Before the Supreme Court
In its judgement dated 15 January 2026, a Bench of Justices J.B. Pardiwala and R. Mahadevan held that Section 245R(2)(iii) expressly empowers the AAR to decline an application where the transaction is prima facie designed to avoid income tax. It further held that such an inquiry necessarily permits scrutiny of the entire arrangement, including control, management and real ownership.
The Court relied on Union of India v Azadi Bachao Andolan (2003) to observe that while treaty shopping per se is not impermissible, treaty benefits may be denied where a structure is a device to avoid tax and that domestic authorities are not denuded of the power to examine abuse merely because a DTAA exists. The Court relied on Vodafone International Holdings BV v Union of India (2012) to hold that the Indian tax authority is entitled to look at the whole transaction and apply the principle of substance over form.

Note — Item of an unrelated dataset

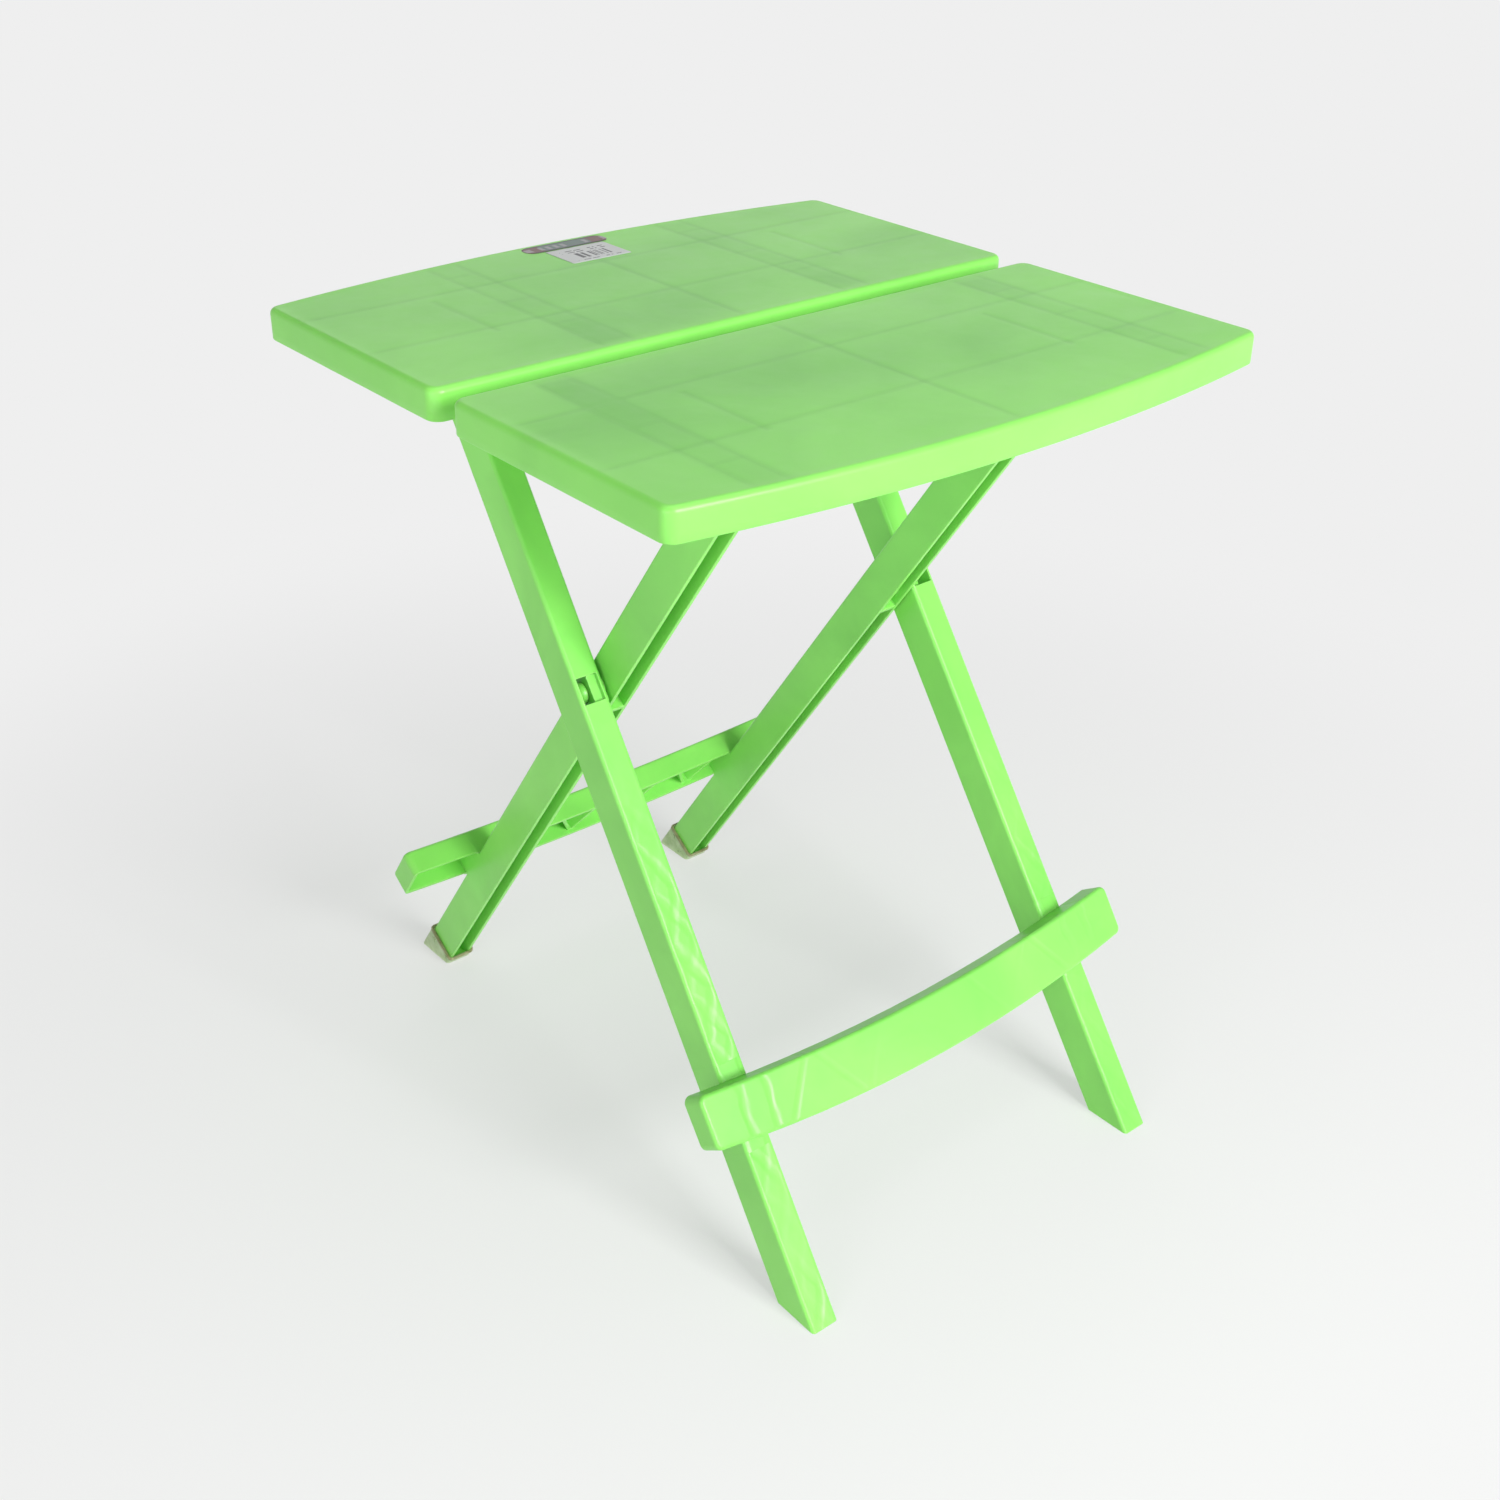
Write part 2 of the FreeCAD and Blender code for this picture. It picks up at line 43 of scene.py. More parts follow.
LEG_LEAN = np.radians(34.88)
SCISSOR_HEIGHT = 0.3075
LIME = (0.265, 0.755, 0.130, 1)
LIME_DEEP = (0.170, 0.560, 0.085, 1)
# The paler lime below is painted along rounded edges as a highlight.
LIME_EDGE_HIGHLIGHT = (0.46, 0.88, 0.28, 1)
MARK_HALF, WALL_MARK_HALF, SLANT_MARK_HALF, MARK_WANDER = 0.0052, 0.0042, 0.006, 0.009
MARK_EDGE_FADE, MARK_END_GAP = 0.0030, 0.0006
BAR_MIDDLE, BAR_HALF, SLANT_MIDDLE, SLANT_RISE = 0.249, 0.026, 0.253, 0.042
WALL_MARK_INSET, ZIGZAG_MARGIN, BAR_BAYS = 0.001, 0.004, 4


def socket(node, **values):
    """Sets a shader node's unlinked inputs, each named with underscores for its spaces."""
    for name, value in values.items():
        node.inputs[name.replace("_", " ")].default_value = value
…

The Court noted that the Delhi High Court had erred in treating the AAR’s findings as impermissibly final. It observed that the AAR had confined itself to determining whether the statutory bar under Section 245R(2)(iii) was attracted and that it was entitled to do so on the basis of material placed before it.
The Bench observed that Articles 13(3A) and 13(3B) of the India–Mauritius DTAA govern direct transfers, whereas indirect transfers of shares deriving value from assets located in India fall under Article 13(4), which does not contain any grandfathering protection. It also held that the invocation of domestic anti-avoidance provisions, including Chapter X-A (GAAR), could not be excluded merely on the basis that investments were made prior to 1 April 2017.
Allowing the appeals, the Court set aside the Delhi High Court’s judgement holding that the applications filed by Tiger Global entities were barred at the threshold as relating to a transaction prima facie designed for the avoidance of income tax.